Posted by wmmbb in Category to be ascribed.

Today in The Sydney Morning Herald, James Allan, a Canadian, who is Garrick Professor of Law at Queensland University, argues against an entrenched bill of rights, as latterly Canada and New Zealand now have in place.

He contends:

The case against bills of rights in a successful liberal democracy comes on many fronts but at core it is that these instruments undercut citizens’ participation in social decision-making. They transfer too much power to unelected judges. . .Without a bill of rights in place, these difficult, debatable social policy lines are drawn on the basis of elections, voting and letting the numbers count. With a bill of rights in place the unelected judges decide – though ironically they, too, decide by voting; four justices’ votes beat three. Victory does not go to the judge writing the most moving judgement or the one with the most references to moral philosophy.

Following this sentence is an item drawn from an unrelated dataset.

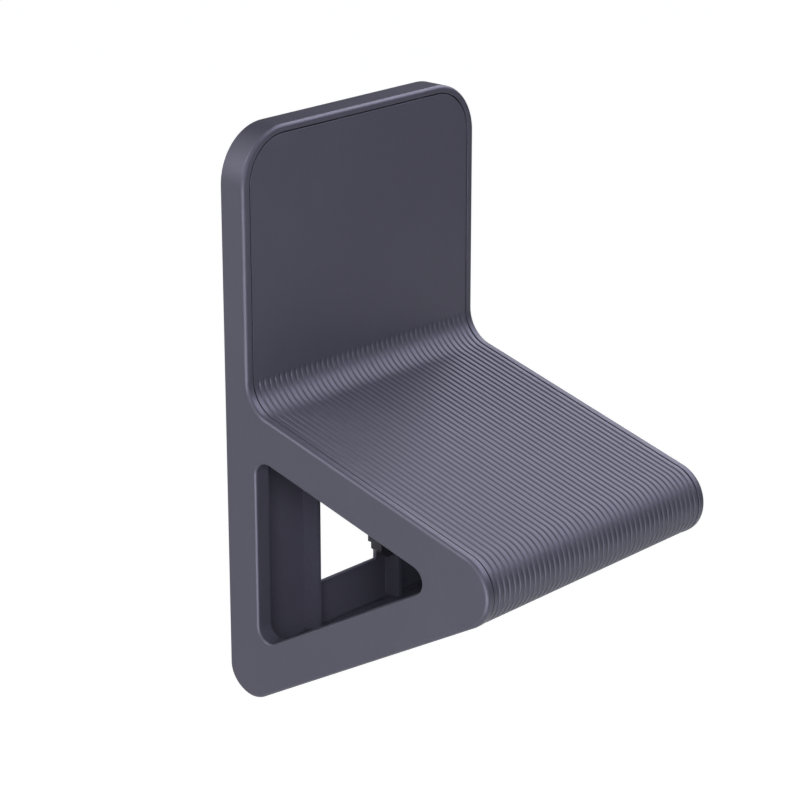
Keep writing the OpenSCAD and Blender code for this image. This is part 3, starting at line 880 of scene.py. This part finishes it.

One wonders whether Professor Allan is fully aware that elections, if the House of Representatives is considered, are decided by those relatively few marginal electorates, and these contest are decided by the notorious swinging or undecided voters. All the other electorates are pretty much done deals with the representatives decided by the party machine, and the designated representative often arriving by parachute so as to save the locals from themselves. The swinging and undecided voters in the marginals become the key players in elections, carefully subject to focus groups and all the other tactics, appeals and embellishments of the modern election game. The rest of us are mostly irrelevant providing the numbers which gives the pretence a discourse about public policies has taken place.

Start reading about the electoral process, and it is sure to get you going. I wish I could share Professor Allan’s confidence in single electorate “voting and letting the numbers count”.